Di principio, salvo eccezioni, bisogna votare. Il divieto di Pio IX ai cattolici italiani di partecipare alle elezioni e in genere alla vita politica dello Stato italiano, fu revocato da san Pio X, con l’enciclica Il fermo proposito dell’11 giugno 1905 e poi, nel 1913, con il cosiddetto Patto Gentiloni, quando l’allargamento del suffragio elettorale impose “l’obbligo di tutti i cattolici di impedire il male e rafforzare il bene“. Si tratta dunque, come già accadeva 100 anni fa, quando il Papa invitò i cattolici a votare i liberalconservatori per fermare i socialisti, di scegliere il male minore, a determinate condizioni.

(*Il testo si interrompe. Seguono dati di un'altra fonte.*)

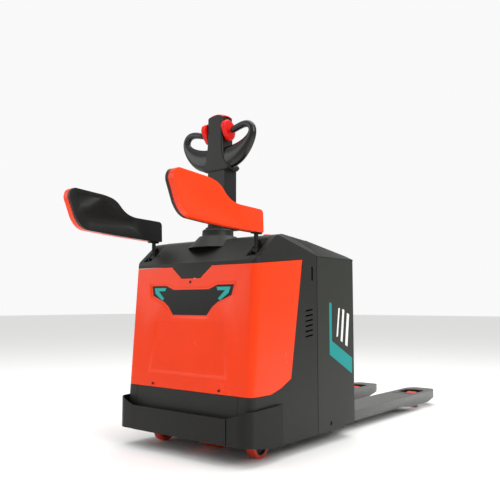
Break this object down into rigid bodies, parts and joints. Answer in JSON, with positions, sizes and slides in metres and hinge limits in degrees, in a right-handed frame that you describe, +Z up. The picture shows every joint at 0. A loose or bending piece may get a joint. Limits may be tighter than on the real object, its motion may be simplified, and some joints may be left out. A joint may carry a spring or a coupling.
{
  "type": "electric pallet truck",
  "caption": "Stand-on electric pallet truck with battery box, low lift forks, tiller with hand loops, folding side guards, swivel casters and a steered drive wheel.",
  "frame": {"origin": "middle of the footprint, on the floor", "axes": "+Y along the forks towards their tips, +X to the right of the operator who faces the forks, +Z up"},
  "size_m": [0.744, 2.3142, 1.482],
  "materials": {
    "cover_orange": "gloss",
    "cover_black": "satin",
    "frame_black": "satin",
    "panel_charcoal": "satin",
    "fork_grey": "satin",
    "dark_panel": "gloss",
    "teal": "gloss",
    "polyurethane": "satin",
    "wheel_hub": "satin",
    "steel": "machined",
    "zinc": "plated",
    "grip_black": "gloss",
    "red": "gloss",
    "soft_black": "soft",
    "housing_grey": "cast",
    "alu": "finned",
    "battery_grey": "satin"
  },
  "bodies": {
    "chassis": {"chassis_frame": "frame_black", "bumper_plate": "frame_black", "bumper_guard_left": "frame_black", "bumper_guard_right": "frame_black", "lower_skirt": "cover_black", "front_cover": "cover_orange", "face_panel": "dark_panel", "accent_lamps": "teal", "top_cowl": "cover_black", "side_cover_left": "cover_black", "side_cover_right": "cover_black", "cover_screws": "zinc", "footboard_hinge": "steel", "lift_cylinder": "frame_black", "pump_pack": "housing_grey", "controller": "alu", "slewing_ring": "steel", "column_plate": "cover_black", "guard_brackets": "frame_black", "switch_panel": "cover_black"},
    "steer_unit": {"gearbox": "housing_grey", "traction_motor": "frame_black", "steering_column": "frame_black", "tiller_bracket": "frame_black"},
    "drive_wheel": {"drive_hub": "wheel_hub", "drive_tyre": "polyurethane"},
    "tiller": {"tiller_mast": "frame_black", "tiller_head": "grip_black", "hand_loops": "grip_black"},
    "throttle": {"throttle": "red"},
    "belly_button": {"belly_button": "red"},
    "lift_button": {"lift_button": "grip_black"},
    "lower_button": {"lower_button": "grip_black"},
    "horn_button": {"horn_button": "red"},
    "key": {"key": "steel"},
    "stop_button": {"stop_button": "red"},
    "guard_arm_left": {"arm_shell_left": "cover_orange", "arm_pad_left": "soft_black", "arm_rod_left": "frame_black"},
    "guard_arm_right": {"arm_shell_right": "cover_orange", "arm_pad_right": "soft_black", "arm_rod_right": "frame_black"},
    "caster_left": {"caster_fork_left": "frame_black"},
    "caster_right": {"caster_fork_right": "frame_black"},
    "caster_wheel_left": {"caster_wheel_left": "polyurethane"},
    "caster_wheel_right": {"caster_wheel_right": "polyurethane"},
    "fork_carriage": {"lift_carriage": "panel_charcoal", "fork_left": "fork_grey", "fork_right": "fork_grey", "side_panel_left": "panel_charcoal", "side_panel_right": "panel_charcoal", "battery_pack": "battery_grey", "side_marks": "teal"},
    "battery_lid": {"battery_lid": "cover_black"},
    "load_yoke_left": {"load_yoke_left": "frame_black"},
    "load_yoke_right": {"load_yoke_right": "frame_black"},
    "load_wheel_left": {"load_wheel_left": "polyurethane"},
    "load_wheel_right": {"load_wheel_right": "polyurethane"},
    "bell_crank": {"bell_crank": "steel"},
    "pull_rods": {"pull_rods": "steel"}
  },
  "joints": [
    {"name": "steer", "type": "hinge", "parent": "chassis", "child": "steer_unit", "pos_m": [0, -0.567, 0.5], "axis": [0, 0, 1], "range_deg": [-90, 90]},
    {"name": "drive_wheel_spin", "type": "hinge", "parent": "steer_unit", "child": "drive_wheel", "pos_m": [0, -0.567, 0.115], "axis": [1, 0, 0], "continuous": true},
    {"name": "tiller_tilt", "type": "hinge", "parent": "steer_unit", "child": "tiller", "pos_m": [0, -0.549, 1.014], "axis": [1, 0, 0], "range_deg": [0, 60]},
    {"name": "throttle_turn", "type": "hinge", "parent": "tiller", "child": "throttle", "pos_m": [0, -0.565, 1.392], "axis": [1, 0, 0], "range_deg": [-20, 20], "stiffness_Nm_per_rad": 0.6},
    {"name": "belly_press", "type": "slide", "parent": "tiller", "child": "belly_button", "axis": [0, 0, -1], "range_m": [0, 0.004], "stiffness_N_per_m": 600},
    {"name": "lift_press", "type": "slide", "parent": "tiller", "child": "lift_button", "axis": [0, -1, 0], "range_m": [0, 0.003], "stiffness_N_per_m": 400},
    {"name": "lower_press", "type": "slide", "parent": "tiller", "child": "lower_button", "axis": [0, -1, 0], "range_m": [0, 0.003], "stiffness_N_per_m": 400},
    {"name": "horn_press", "type": "slide", "parent": "tiller", "child": "horn_button", "axis": [0, -1, 0], "range_m": [0, 0.003], "stiffness_N_per_m": 400},
    {"name": "key_turn", "type": "hinge", "parent": "chassis", "child": "key", "pos_m": [-0.15, -0.397, 0.915], "axis": [0, 0, 1], "range_deg": [-60, 0]},
    {"name": "stop_press", "type": "slide", "parent": "chassis", "child": "stop_button", "axis": [0, 0, -1], "range_m": [0, 0.005], "stiffness_N_per_m": 800},
    {"name": "guard_arm_left_fold", "type": "hinge", "parent": "chassis", "child": "guard_arm_left", "pos_m": [-0.306, -0.674, 0.832], "axis": [1, 0, 0], "range_deg": [0, 88]},
    {"name": "caster_left_swivel", "type": "hinge", "parent": "chassis", "child": "caster_left", "pos_m": [-0.272, -0.643, 0.12], "axis": [0, 0, 1], "continuous": true},
    {"name": "caster_left_roll", "type": "hinge", "parent": "caster_left", "child": "caster_wheel_left", "pos_m": [-0.272, -0.625, 0.05], "axis": [1, 0, 0], "continuous": true},
    {"name": "guard_arm_right_fold", "type": "hinge", "parent": "chassis", "child": "guard_arm_right", "pos_m": [0.306, -0.674, 0.832], "axis": [1, 0, 0], "range_deg": [0, 88]},
    {"name": "caster_right_swivel", "type": "hinge", "parent": "chassis", "child": "caster_right", "pos_m": [0.272, -0.643, 0.12], "axis": [0, 0, 1], "continuous": true},
    {"name": "caster_right_roll", "type": "hinge", "parent": "caster_right", "child": "caster_wheel_right", "pos_m": [0.272, -0.625, 0.05], "axis": [1, 0, 0], "continuous": true},
    {"name": "fork_lift", "type": "slide", "parent": "chassis", "child": "fork_carriage", "axis": [0, 0, 1], "range_m": [0, 0.12]},
    {"name": "lid_open", "type": "hinge", "parent": "fork_carriage", "child": "battery_lid", "pos_m": [0, 0.013, 0.82], "axis": [-1, 0, 0], "range_deg": [0, 70]},
    {"name": "load_yoke_left_swing", "type": "hinge", "parent": "fork_carriage", "child": "load_yoke_left", "pos_m": [-0.195, 0.81859, 0.058], "axis": [-1, 0, 0], "range_deg": [0, 50]},
    {"name": "load_wheel_left_roll", "type": "hinge", "parent": "load_yoke_left", "child": "load_wheel_left", "pos_m": [-0.195, 0.983, 0.044], "axis": [1, 0, 0], "continuous": true},
    {"name": "load_yoke_right_swing", "type": "hinge", "parent": "fork_carriage", "child": "load_yoke_right", "pos_m": [0.195, 0.81859, 0.058], "axis": [-1, 0, 0], "range_deg": [0, 50]},
    {"name": "load_wheel_right_roll", "type": "hinge", "parent": "load_yoke_right", "child": "load_wheel_right", "pos_m": [0.195, 0.983, 0.044], "axis": [1, 0, 0], "continuous": true},
    {"name": "bell_crank_turn", "type": "hinge", "parent": "fork_carriage", "child": "bell_crank", "pos_m": [0, -0.137, 0.058], "axis": [-1, 0, 0], "range_deg": [0, 50]},
    {"name": "pull_rods_swing", "type": "hinge", "parent": "bell_crank", "child": "pull_rods", "pos_m": [0, -0.137, 0.036], "axis": [-1, 0, 0], "range_deg": [-50, 0]}
  ],
  "couplings": [
    {"joint": "load_yoke_left_swing", "follows": "fork_lift", "rad_per_m": 7.1902},
    {"joint": "load_yoke_right_swing", "follows": "fork_lift", "rad_per_m": 7.1902},
    {"joint": "bell_crank_turn", "follows": "fork_lift", "rad_per_m": 7.1902},
    {"joint": "pull_rods_swing", "follows": "fork_lift", "rad_per_m": -7.1902}
  ]
}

Quali sono queste condizioni?
Non si può votare un partito politico che proponga quali punti qualificanti del suo programma ufficiale, leggi contro la Chiesa o contro l’ordine naturale, quali, ad esempio, l’allargamento dei cosiddetti diritti civili, presentati come conquiste sociali. Il che porta ad escludere categoricamente dal voto tutti i partiti di sinistra, che prevedono di introdurre, se mai vincessero, leggi contro l’omofobia e per il passaggio dalle unioni civili al matrimonio omosessuale. Votando questi partiti si approverebbe il loro programma, cooperando attivamente al male che esso comporta.

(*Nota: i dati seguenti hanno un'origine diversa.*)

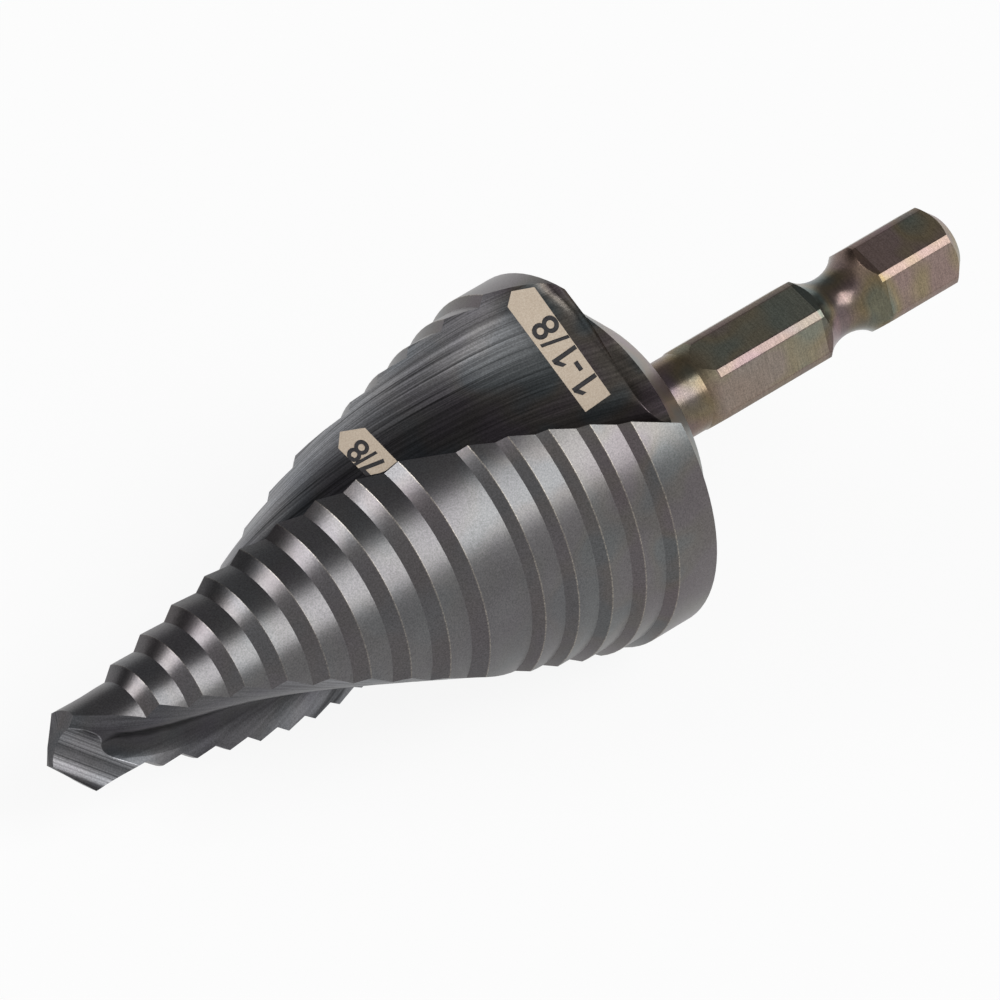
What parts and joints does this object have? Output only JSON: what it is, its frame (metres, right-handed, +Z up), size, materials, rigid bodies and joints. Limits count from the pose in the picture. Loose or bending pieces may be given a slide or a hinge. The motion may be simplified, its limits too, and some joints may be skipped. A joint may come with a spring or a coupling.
{
  "type": "step drill",
  "caption": "Cone-shaped step drill with spiral flutes, a split drill point and a hexagonal quick-change shank, lying on its side.",
  "frame": {"origin": "centre of the bounding box at its lowest point, on the surface that the drill lies on", "axes": "+X level along the drill from the point to the shank, +Z up, +Y to the left of that direction"},
  "size_m": [0.084, 0.0286, 0.0269],
  "materials": {
    "ground_steel": "ground tool steel with a thin dark coating, heat tint on the shank"
  },
  "bodies": {
    "root": {"step_drill": "ground_steel"}
  },
  "joints": []
}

Ci si chiede se si possono votare dei partiti o delle coalizioni di partiti, come in Italia quella di centro-destra, che, pur non avendo in programma proposte di legge antitetiche all’ordine religioso e morale esprimano, attraverso la voce dei loro candidati, l’intenzione di non modificare leggi inique come la 194?
La risposta è positiva: questi partiti si possono votare perché, mentre nel caso del partito di sinistra il mio voto approva in maniera diretta e positiva un programma che prevede l’implementazione di leggi anticristiane, nel caso della coalizione di centrodestra, l’ implementazione di leggi anticristiane è assente dal programma ufficiale e il mio voto non coopera direttamente al male ma, tutt’al più tollera che, come effetto secondario, qualche esponente di quella coalizione si esprima in maniera discutibile o inaccettabile in campo morale. Votando a sinistra, voto ad esempio il decreto Zan sulle discriminazioni di genere, che in caso di loro vittoria sarebbe ripresentato, mentre votando a destra non voto il decreto Zan e anche se qualcuno afferma in un’intervista che la 194 non si tocca, non voto l’aborto o il suo allargamento, che è assente dal loro programma elettorale.
Diverso sarebbe il caso se, ad affermare che la 194 non si tocca, fosse un leader pro-life. Dai leader dei movimenti in difesa della vita e della famiglia ho il diritto di pretendere quella integralità di buone posizioni, di cui posso tollerare l’assenza nei leader politici. I leader politici hanno scelto infatti la via compromissoria del regime dei partiti, mentre i leader pro-life hanno il compito di esercitare, dall’esterno, una pressione sui partiti, o sui legislatori, per modificare le leggi, come è accaduto negli Stati Uniti, con la sentenza contro l’aborto della Corte Suprema, dovuta anche alla forte pressione esercitata nel corso degli anni dal movimento pro-life.
Ma se si presentasse un piccolo partito che sul tema della vita e della famiglia avesse posizioni integralmente buone, si potrebbe o addirittura si dovrebbe votarlo? Si potrebbe certamente votare, ma sarebbe un voto di testimonianza che rischierebbe di fare un favore alla sinistra. Sorprende poi la contraddizione di partiti nascenti, che si presentano come “anti-sistema”, ma che accettano l’espressione per eccellenza del sistema, che è la competizione elettorale, per poter entrare a far parte di quel sistema che a parole combattono.
In conclusione, la prudenza naturale e soprannaturale vuole che nelle votazioni la regola sia: “il voto più utile, a condizione che non sia in diretto contrasto con la legge naturale e divina”.